- [TASK BRIEF]:
What is needed is an exact copy of the lines from the one containing "Keep writing the" to the one containing "raised=raised, turned=left, free_end=True)", both lines included, and no other lines.

---*---

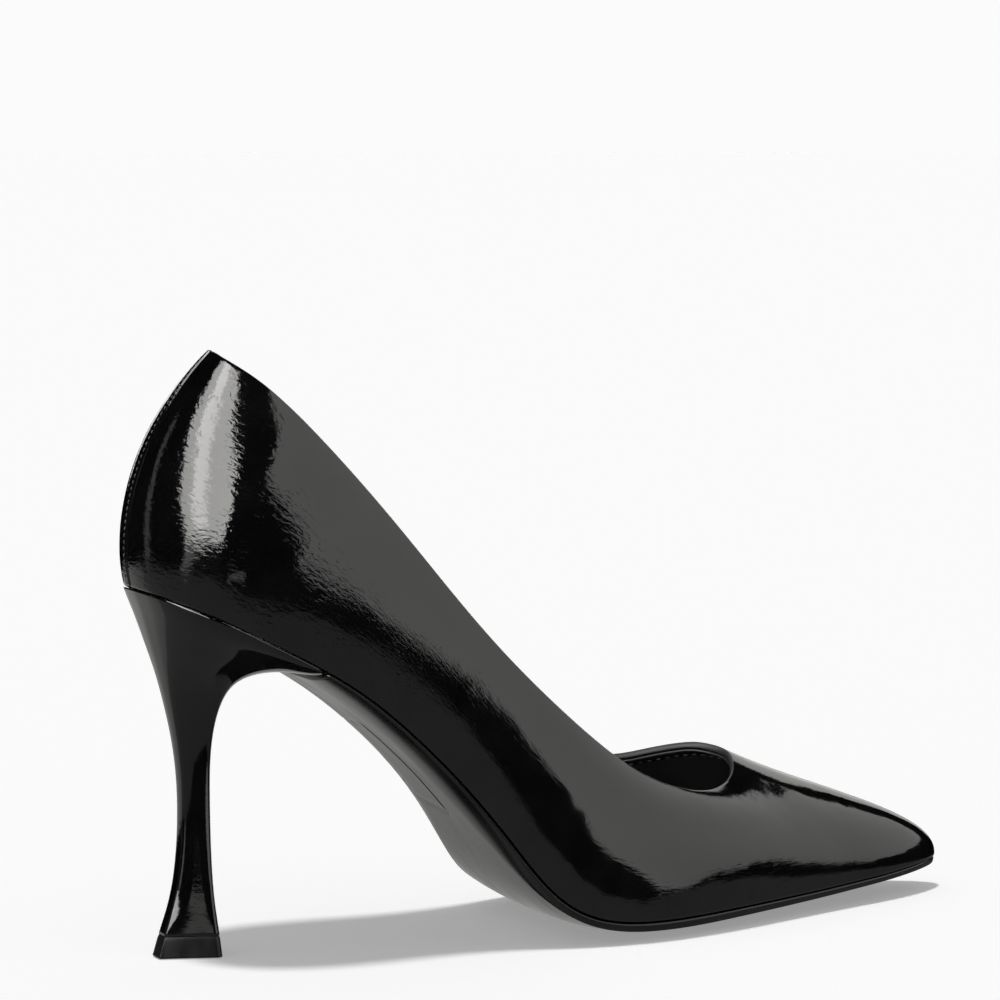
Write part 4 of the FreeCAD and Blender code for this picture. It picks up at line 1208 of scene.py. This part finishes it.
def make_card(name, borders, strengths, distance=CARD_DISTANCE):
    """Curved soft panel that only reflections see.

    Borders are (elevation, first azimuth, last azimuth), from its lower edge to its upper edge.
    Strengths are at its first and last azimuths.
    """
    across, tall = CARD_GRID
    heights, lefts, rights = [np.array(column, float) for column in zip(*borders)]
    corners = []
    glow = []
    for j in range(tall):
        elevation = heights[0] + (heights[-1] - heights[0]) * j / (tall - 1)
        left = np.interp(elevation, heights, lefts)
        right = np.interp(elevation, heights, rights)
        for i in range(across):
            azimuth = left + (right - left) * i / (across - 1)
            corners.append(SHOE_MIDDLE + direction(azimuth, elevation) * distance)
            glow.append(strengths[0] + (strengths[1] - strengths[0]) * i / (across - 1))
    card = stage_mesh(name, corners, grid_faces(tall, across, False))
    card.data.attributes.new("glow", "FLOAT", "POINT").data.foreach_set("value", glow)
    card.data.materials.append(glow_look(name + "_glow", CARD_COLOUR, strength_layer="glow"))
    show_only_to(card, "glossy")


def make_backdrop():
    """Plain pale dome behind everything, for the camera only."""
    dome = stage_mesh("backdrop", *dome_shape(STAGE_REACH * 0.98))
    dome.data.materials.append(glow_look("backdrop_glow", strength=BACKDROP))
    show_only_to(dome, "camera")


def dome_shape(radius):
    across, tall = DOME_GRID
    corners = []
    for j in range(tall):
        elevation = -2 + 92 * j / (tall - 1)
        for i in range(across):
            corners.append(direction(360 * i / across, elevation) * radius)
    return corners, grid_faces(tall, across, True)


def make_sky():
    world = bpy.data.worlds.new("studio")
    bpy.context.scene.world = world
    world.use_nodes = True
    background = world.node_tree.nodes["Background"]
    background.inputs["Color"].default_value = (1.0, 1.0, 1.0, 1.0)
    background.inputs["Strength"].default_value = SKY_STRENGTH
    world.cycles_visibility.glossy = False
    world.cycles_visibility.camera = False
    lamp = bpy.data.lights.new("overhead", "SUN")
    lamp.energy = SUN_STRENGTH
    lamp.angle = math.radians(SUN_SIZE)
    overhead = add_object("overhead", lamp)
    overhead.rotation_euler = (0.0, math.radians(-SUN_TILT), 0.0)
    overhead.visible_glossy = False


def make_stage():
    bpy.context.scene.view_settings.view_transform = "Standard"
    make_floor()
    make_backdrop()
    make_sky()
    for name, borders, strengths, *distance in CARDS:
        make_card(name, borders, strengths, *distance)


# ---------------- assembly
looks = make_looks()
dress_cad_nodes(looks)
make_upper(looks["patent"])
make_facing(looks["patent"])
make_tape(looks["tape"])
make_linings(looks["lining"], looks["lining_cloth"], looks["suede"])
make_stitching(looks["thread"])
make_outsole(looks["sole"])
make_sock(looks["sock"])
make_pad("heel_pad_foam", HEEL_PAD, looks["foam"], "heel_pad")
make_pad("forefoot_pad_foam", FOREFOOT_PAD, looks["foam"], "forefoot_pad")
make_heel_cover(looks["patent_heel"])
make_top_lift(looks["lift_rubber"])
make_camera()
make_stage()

---*---

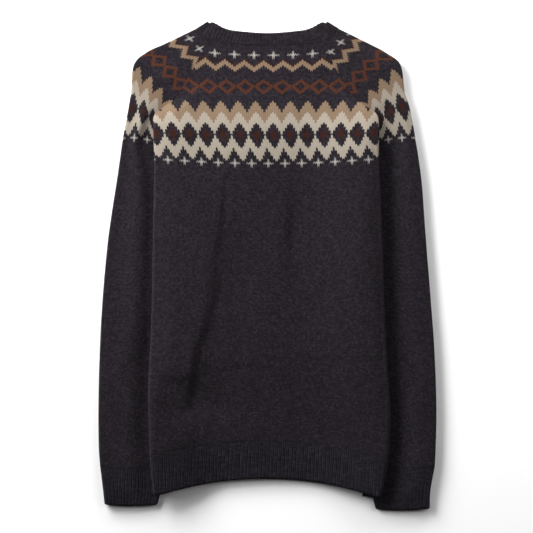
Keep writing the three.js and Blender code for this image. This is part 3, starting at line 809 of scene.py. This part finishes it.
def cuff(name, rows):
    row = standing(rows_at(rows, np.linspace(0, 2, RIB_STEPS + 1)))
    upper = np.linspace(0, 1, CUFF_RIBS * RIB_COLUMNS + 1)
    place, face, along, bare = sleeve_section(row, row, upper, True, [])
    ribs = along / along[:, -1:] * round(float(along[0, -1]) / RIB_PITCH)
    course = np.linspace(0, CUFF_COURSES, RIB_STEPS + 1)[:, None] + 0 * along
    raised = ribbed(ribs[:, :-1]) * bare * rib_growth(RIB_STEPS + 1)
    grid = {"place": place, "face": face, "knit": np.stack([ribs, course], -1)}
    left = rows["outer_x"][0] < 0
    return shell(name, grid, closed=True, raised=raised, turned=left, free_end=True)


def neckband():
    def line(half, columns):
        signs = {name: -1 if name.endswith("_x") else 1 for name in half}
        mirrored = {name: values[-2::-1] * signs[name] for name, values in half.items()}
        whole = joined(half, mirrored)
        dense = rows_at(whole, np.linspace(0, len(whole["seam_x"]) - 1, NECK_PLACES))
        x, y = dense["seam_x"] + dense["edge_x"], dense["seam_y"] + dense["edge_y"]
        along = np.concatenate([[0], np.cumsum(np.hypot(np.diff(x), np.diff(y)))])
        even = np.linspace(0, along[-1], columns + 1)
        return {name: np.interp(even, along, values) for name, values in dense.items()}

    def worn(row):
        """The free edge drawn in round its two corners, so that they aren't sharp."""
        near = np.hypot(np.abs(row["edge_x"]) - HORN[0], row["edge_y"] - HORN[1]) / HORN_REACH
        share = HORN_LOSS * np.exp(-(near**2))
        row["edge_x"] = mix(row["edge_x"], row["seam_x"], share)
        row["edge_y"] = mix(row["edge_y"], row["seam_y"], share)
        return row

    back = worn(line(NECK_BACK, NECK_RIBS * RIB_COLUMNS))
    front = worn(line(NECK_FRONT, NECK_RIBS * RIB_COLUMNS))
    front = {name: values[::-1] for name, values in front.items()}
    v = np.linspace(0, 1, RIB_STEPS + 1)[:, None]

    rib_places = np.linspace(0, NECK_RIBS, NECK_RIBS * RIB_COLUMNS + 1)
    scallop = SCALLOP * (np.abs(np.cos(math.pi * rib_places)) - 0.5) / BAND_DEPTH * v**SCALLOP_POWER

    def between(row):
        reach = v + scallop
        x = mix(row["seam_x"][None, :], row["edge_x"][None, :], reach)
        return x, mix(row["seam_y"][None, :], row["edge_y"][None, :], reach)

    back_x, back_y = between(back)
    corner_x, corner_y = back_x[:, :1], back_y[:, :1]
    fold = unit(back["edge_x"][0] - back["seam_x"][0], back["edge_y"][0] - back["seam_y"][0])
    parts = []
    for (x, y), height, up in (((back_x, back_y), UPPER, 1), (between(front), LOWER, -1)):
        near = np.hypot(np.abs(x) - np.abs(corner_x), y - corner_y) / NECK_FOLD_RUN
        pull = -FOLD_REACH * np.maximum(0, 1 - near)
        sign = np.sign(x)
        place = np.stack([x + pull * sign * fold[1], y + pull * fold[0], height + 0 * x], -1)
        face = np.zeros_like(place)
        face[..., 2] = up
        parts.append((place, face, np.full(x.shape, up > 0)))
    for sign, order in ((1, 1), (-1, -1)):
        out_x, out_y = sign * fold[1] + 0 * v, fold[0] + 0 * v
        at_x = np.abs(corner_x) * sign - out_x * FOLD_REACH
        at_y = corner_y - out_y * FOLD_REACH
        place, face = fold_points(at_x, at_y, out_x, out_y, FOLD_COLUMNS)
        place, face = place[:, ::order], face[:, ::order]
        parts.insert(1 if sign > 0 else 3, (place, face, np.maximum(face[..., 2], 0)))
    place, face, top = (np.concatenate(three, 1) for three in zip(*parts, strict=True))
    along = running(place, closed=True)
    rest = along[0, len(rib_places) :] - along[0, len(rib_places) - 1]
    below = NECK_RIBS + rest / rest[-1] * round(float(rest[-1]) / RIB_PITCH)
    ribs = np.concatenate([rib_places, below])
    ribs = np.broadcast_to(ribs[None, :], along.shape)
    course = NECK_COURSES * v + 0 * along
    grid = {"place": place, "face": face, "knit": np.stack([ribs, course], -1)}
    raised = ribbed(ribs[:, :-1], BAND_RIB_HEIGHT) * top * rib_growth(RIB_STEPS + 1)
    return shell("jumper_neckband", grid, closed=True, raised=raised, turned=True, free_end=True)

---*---

- [COMPLETE ANSWER]:
Keep writing the three.js and Blender code for this image. This is part 3, starting at line 809 of scene.py. This part finishes it.
def cuff(name, rows):
    row = standing(rows_at(rows, np.linspace(0, 2, RIB_STEPS + 1)))
    upper = np.linspace(0, 1, CUFF_RIBS * RIB_COLUMNS + 1)
    place, face, along, bare = sleeve_section(row, row, upper, True, [])
    ribs = along / along[:, -1:] * round(float(along[0, -1]) / RIB_PITCH)
    course = np.linspace(0, CUFF_COURSES, RIB_STEPS + 1)[:, None] + 0 * along
    raised = ribbed(ribs[:, :-1]) * bare * rib_growth(RIB_STEPS + 1)
    grid = {"place": place, "face": face, "knit": np.stack([ribs, course], -1)}
    left = rows["outer_x"][0] < 0
    return shell(name, grid, closed=True, raised=raised, turned=left, free_end=True)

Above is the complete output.